Read through the data and count the lines that contain the string "origin"; give only the result.

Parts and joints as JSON
* START *
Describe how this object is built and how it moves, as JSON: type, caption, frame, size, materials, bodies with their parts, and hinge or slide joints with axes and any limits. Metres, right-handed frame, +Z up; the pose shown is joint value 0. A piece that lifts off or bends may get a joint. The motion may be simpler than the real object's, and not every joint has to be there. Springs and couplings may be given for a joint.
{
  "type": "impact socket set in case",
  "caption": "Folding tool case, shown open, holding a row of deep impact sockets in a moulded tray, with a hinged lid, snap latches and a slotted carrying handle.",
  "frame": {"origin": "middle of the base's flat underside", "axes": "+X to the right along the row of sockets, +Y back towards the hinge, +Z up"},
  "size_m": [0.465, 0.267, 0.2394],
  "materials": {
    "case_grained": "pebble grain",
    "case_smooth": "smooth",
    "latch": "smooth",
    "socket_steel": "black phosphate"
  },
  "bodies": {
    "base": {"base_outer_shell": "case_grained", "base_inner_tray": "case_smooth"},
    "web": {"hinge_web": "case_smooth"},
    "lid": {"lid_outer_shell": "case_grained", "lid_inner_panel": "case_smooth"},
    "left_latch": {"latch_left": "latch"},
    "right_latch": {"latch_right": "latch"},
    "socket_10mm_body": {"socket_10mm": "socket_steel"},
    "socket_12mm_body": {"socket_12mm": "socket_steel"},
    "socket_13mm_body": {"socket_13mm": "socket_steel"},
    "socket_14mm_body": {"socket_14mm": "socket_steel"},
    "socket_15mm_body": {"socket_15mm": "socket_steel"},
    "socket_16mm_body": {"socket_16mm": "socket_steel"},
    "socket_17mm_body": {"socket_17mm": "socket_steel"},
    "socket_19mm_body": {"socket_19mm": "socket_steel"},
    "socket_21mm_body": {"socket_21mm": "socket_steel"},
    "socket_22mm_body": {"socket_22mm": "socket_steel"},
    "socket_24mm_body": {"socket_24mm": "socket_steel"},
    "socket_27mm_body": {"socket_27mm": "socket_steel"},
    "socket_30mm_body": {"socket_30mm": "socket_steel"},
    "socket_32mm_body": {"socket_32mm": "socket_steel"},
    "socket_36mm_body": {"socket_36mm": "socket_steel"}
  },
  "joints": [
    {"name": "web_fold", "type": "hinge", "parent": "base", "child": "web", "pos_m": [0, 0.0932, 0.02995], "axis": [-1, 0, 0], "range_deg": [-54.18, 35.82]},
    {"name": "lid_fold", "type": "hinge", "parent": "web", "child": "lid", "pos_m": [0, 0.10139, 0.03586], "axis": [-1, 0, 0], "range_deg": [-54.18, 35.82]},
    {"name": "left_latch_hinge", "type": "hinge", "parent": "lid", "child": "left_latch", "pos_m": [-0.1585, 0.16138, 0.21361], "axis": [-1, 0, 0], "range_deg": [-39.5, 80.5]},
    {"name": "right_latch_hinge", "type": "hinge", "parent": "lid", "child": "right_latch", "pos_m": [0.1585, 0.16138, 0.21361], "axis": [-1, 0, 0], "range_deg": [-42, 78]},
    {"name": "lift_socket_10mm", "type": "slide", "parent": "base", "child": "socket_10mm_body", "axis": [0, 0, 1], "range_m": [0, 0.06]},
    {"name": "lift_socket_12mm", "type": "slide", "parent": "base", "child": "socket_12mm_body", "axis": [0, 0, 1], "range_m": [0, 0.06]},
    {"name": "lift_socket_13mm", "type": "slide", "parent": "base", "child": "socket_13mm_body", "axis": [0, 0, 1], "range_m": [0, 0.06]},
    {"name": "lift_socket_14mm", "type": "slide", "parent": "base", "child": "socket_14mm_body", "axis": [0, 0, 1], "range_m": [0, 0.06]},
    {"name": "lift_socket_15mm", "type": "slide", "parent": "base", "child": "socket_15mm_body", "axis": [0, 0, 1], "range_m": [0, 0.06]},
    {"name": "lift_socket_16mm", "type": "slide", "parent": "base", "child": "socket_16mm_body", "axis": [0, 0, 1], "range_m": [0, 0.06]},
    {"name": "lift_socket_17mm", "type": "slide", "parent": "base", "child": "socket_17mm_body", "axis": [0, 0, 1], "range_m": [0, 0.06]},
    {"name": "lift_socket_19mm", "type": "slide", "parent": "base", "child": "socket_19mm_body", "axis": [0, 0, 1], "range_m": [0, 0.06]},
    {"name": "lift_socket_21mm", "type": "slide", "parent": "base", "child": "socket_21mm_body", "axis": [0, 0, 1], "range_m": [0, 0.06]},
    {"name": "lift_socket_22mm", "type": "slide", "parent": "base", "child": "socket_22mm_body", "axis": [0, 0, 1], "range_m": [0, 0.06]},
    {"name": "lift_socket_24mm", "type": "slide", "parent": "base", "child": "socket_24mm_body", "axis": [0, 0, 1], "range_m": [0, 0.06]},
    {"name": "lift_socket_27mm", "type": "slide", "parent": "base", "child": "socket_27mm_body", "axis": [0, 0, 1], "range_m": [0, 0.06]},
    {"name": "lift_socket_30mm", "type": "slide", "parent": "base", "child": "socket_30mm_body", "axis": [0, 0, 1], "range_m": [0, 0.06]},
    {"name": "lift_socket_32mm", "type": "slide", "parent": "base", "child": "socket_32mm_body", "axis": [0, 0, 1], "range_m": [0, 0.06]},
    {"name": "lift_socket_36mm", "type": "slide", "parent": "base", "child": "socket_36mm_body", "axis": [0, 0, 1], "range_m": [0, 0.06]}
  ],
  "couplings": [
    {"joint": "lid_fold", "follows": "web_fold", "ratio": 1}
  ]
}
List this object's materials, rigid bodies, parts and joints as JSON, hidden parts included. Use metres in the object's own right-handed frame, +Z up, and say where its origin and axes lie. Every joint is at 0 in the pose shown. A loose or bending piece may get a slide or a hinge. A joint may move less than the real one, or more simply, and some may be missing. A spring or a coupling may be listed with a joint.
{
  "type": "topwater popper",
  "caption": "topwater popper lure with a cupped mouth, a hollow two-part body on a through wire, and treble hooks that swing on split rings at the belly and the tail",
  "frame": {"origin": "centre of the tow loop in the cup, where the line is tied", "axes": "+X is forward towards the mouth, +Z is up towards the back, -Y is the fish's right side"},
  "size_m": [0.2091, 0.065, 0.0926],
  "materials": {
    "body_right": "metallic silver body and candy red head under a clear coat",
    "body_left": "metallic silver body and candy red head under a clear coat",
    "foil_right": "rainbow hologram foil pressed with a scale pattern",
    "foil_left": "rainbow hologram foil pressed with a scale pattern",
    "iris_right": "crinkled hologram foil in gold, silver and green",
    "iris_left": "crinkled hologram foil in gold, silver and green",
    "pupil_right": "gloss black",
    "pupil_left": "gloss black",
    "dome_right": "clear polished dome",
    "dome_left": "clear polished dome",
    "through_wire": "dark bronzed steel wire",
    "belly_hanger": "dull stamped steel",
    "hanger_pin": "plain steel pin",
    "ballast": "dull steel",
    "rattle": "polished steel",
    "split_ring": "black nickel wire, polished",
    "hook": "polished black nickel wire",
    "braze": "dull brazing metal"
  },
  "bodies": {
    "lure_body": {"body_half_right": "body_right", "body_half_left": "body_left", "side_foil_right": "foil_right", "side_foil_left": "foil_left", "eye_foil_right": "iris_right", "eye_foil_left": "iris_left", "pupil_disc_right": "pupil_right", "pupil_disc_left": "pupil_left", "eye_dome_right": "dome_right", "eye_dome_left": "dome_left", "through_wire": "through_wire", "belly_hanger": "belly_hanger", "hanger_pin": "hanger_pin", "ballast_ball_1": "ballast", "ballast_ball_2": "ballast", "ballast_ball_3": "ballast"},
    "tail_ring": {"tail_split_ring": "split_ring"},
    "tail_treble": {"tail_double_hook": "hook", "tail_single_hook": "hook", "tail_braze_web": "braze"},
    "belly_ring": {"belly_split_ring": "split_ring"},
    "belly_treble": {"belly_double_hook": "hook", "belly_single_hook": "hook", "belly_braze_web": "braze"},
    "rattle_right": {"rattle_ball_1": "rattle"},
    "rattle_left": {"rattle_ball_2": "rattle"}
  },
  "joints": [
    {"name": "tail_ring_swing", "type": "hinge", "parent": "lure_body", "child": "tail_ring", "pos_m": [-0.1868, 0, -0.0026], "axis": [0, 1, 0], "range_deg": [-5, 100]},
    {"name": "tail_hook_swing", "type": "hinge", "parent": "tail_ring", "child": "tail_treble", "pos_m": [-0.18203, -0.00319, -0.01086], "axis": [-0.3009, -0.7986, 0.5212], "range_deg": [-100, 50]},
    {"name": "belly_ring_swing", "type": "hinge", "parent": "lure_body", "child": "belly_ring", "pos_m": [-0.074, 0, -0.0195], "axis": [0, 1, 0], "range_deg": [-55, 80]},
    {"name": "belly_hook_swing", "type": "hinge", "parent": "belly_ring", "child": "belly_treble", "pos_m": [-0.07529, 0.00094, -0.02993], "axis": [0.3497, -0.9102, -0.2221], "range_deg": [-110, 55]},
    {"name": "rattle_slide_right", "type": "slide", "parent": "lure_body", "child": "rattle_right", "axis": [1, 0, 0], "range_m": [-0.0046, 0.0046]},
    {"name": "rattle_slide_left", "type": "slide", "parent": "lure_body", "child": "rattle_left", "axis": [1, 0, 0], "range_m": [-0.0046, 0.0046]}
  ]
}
* END *
## Answer to the problem
3